I'm trying to get that fixed with a State Rec Area in northern Michigan. Trailforks was drawn, years ago, with the old/unofficial/local names of a bunch of bandit trails. Since then the state has closed a couple trails, officially recognized others, names have become standardized, and an official map has been developed.
Now Trailforks doesn't match the official map nor the on-the-ground signage. But the level of change needed is beyond what a normal user can do, and I'm struggling to get an admin to make the changes. In the mean time, when I was there a couple weeks ago I helped three separate groups that were profoundly lost because they thought they were in one place (per Trailforks) but none of the signage matched what they thought. It was the whole bad-data-is-worse-than-no-data problem.
If you want to see this for yourself, compare these two:
I use OsmAnd myself, and my main recommendation for folks is to use Gaia because it's... easier and less nerd knobby. But where OSM falls short is in tagging of mountain bike trails. Missing tags, no visualizers for contextual data like difficulty or route coloring on trail. Not to mention directionality on one-way trails, recommended (but not required) directions, the desire for showing routes on non-loop systems... etc.
Personally when navigating I use a combination of OsmAnd, TrailForks (carefully), and some sort of copy of the trail system's print map.
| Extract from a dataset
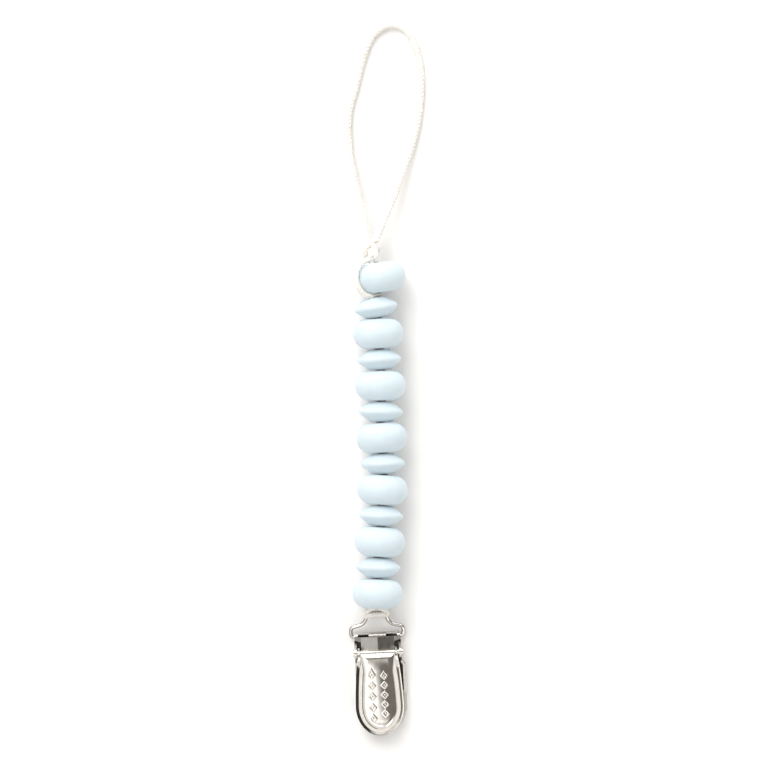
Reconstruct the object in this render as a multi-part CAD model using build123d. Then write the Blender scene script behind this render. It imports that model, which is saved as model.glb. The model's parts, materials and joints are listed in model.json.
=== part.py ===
from build123d import *
import math
import os

# A beaded soother clip lying on its back on a table. It has thirteen silicone beads on a doubled cord,
# a knot and a cord loop at the +Y end, and a spring clip at the -Y end.
# Millimetres, +Z up, the table is z = 0. The origin is under the middle of the object without its loop.

os.makedirs("parts", exist_ok=True)

# ---------------------------------------------------------------- driving dimensions: beads and string
AXIS_Z = 7.0                # height of the string: a large bead's radius
LARGE_R, LARGE_HALF, LARGE_FLAT_R = 7.0, 4.05, 3.6
SMALL_R, SMALL_HALF, SMALL_FLAT_R = 6.0, 2.74, 3.0
SMALL_RIM_R, SMALL_RIM_HALF = 5.4, 0.95    # where the lentil's cone turns into its rounded rim
SMALL_BULGE = 0.2           # how far each cone of the lentil bulges, outwards and along
BORE_R = 1.5
BORE_BEVEL = 0.25
BEAD_GAP = 0.36             # between the flats of two neighbours, along the string
CORE_R = 1.45               # the doubled cord, squeezed into a bore
TOP_BEAD_CENTRE = (0.63, 58.2)
TOP_BEAD_TURN = 9.0         # degrees, seen from above
TOP_HINGE = (-0.93, 52.4)   # where the string bends between the top bead and the first lentil
FIRST_LENTIL_Y = 49.9
CORD_R = 1.0
NECK = 1.2                  # how far the cord stands out of the top bead, towards the knot
SQUEEZED_R = 0.4            # the cord where it is pinched between two beads
HINGE_BALL_R = 1.3          # the round end of each stretch of cord, at a bend
TOP_BALL_R = 1.1            # the string's first one, below the top bead
LAST_BALL_R = 0.7           # the string's last one, close to the hitch on the ring
STRETCH_GAP = 0.1           # between a stretch of cord and the round end of the one above it
# Sideways place of the bends below lentil 1 and each bead after it.
BEND_X = (-0.15, 0.25, 0.6, 0.85, 0.75, 1.3, 1.45, 1.0, 0.75, 0.2, 0.05, -0.2)

# ---------------------------------------------------------------- driving dimensions: clip
# The clip has its own u (across), v (towards the beads) and z. v = 0 is the lever's pivot.
CLIP_PLACE = Location((0, -45.1, 0), (0, 0, 2.6))
CUT = 20                    # length of a cutting or stretching tool that only has to be long enough
SHEET = 0.68                # thickness of the steel sheet
FOLD_V, FOLD_Z = 4.35, 1.25  # axis of the fold, which the ring's ends turn in
FOLD_R, FOLD_BORE_R, FOLD_HALF = 1.25, 0.57, 6.3
PIVOT_Z, PIN_R, PIN_HEAD_R, PIN_HEAD = 4.6, 0.75, 1.1, 0.4
EAR_IN, EAR_OUT, EAR_R = 5.85, 6.45, 1.7
LEFT_OUT, RIGHT_OUT = 6.46, 7.35    # outer faces of the channel's side walls
SIDE_THICK = 0.65
LEVER_SHIFT = -0.15
LEVER_LOW_Z, LEVER_HIGH_Z, LEVER_TAPER = 3.75, 7.55, 26
LEVER_WALL = 0.6
ROUND_END_V, ROUND_END_DEPTH = -14.8, 8.15  # the lever's half-elliptic end
LEVER_TOP_V, LEVER_MIDDLE_V = 0.1, -8.0
LEVER_HALF_TOP, LEVER_HALF_MIDDLE, LEVER_HALF_WIDE = 5.4, 6.3, 6.65
LEVER_EDGE_R = 0.7
BEVEL_V, BEVEL_LOW_Z, BEVEL_HIGH_Z = -1.45, 6.1, 7.7    # the slope at the lever's pivot end
CHEEK_IN, CHEEK_OUT, CHEEK_R = 4.85, 5.4, 1.5
PLAY = 0.05                 # between the pin and the lever
BASE_END_DEPTH = 7.45
JAW_HALF, JAW_THICK, JAW_Z, JAW_END_DEPTH = 4.6, 0.62, 3.88, 6.5
JAW_JOIN_GAP = 0.06
RIDGE_HALF, RIDGE_HEIGHT, RIDGE_LENGTH = 5.3, 0.62, 5.5
PAD_BACK_V, PAD_HALF, PAD_END_DEPTH = -12.6, 4.4, 6.2
BITE_Z = 2.05               # where the two pads meet
TOOTH_PITCH, TOOTH_DEPTH, TOOTH_GAP = 1.2, 0.45, 0.15
WIRE_R = 0.5
RING_LIFT = 24.0            # degrees that the ring rises towards the string
RING_TOP_V = 11.45


# ---------------------------------------------------------------- helpers
def tube(points, radii, radius):
    """A round tube along straight runs joined by arcs."""
    path = FilletPolyline(*points, radius=radii)
    start = Plane(origin=path @ 0, z_dir=path % 0)
    return sweep(start * Circle(radius), path=path)


def free_radii(points):
    """0.45 of the shorter run beside each corner, divided by the tangent of half the turn."""
    radii = []
    for before, here, after in zip(points, points[1:], points[2:]):
        arriving, leaving = Vector(*here) - Vector(*before), Vector(*after) - Vector(*here)
        turn = math.radians(arriving.get_angle(leaving))
        radii.append(0.45 * min(arriving.length, leaving.length) / math.tan(turn / 2))
    return radii


def rod(start, end, radius):
    """A straight round bar between two points."""
    start, end = Vector(*start), Vector(*end)
    return extrude(Plane(origin=start, z_dir=end - start) * Circle(radius), (end - start).length)


def ball(centre, radius):
    return Pos(*centre) * Sphere(radius)


def side_plate(profile, u_low, u_high):
    """A sketch drawn in v and z, given thickness across the clip."""
    return Pos(u_low, 0, 0) * extrude(Plane.YZ * profile, u_high - u_low)


def slab(u_low, u_high, v_low, v_high, z_low, z_high):
    """A plain block between six limits."""
    size = Box(u_high - u_low, v_high - v_low, z_high - z_low)
    return Pos((u_low + u_high) / 2, (v_low + v_high) / 2, (z_low + z_high) / 2) * size


def save(shape, name):
    print(f"{name}: {shape.volume:.2f} mm3, {len(shape.solids())} solid")
    export_step(shape, f"parts/{name}.step")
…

This usually does me well.
I'm also working on a structure like this, which I hope to eventually use as an easy way to take OSM MTB trail data and present it on a slippy map, but it's still very much a casual side project / WIP: https://trailmaps.app/ramba
I have a feeling that the split is primarily between those who intuitively comprehend the maps along with those who were able to learn how to understand them against those who have never had any instructions alongside those who are utterly incapable of comprehending the maps even if given one on one instruction for a month straight....
We too often underestimate the stupidity of the common person....
Typically these trails have marker posts at major intersections with a number on them, often an indicator pointing the way to the next number, and a colored arrow indicating the loop they are on.
After I started doing this, and watching people reading the maps at the trailhead, I was amazed that user split into two stark camps: those who can read maps and those who can't. For those who could, the maps are exactly what they need, be them print or on some OSM app or whatnot.
For those that couldn't... They would get amazingly lost quickly, even when the trails are sight-distance, no more than 100' or so, apart. I've helped folks who, as example, I show that the post has a #2 on the top, I show them the direction to #3 and that they can follow the "yellow" arrows, and they just freeze. And then sometimes ask if there's an app that will tell them which way to turn.
I grew up looking at maps, using them with signage and such for navigation as I learned to drive, and I never realized just how much I took this skill for granted until I encountered other adults who simply can't.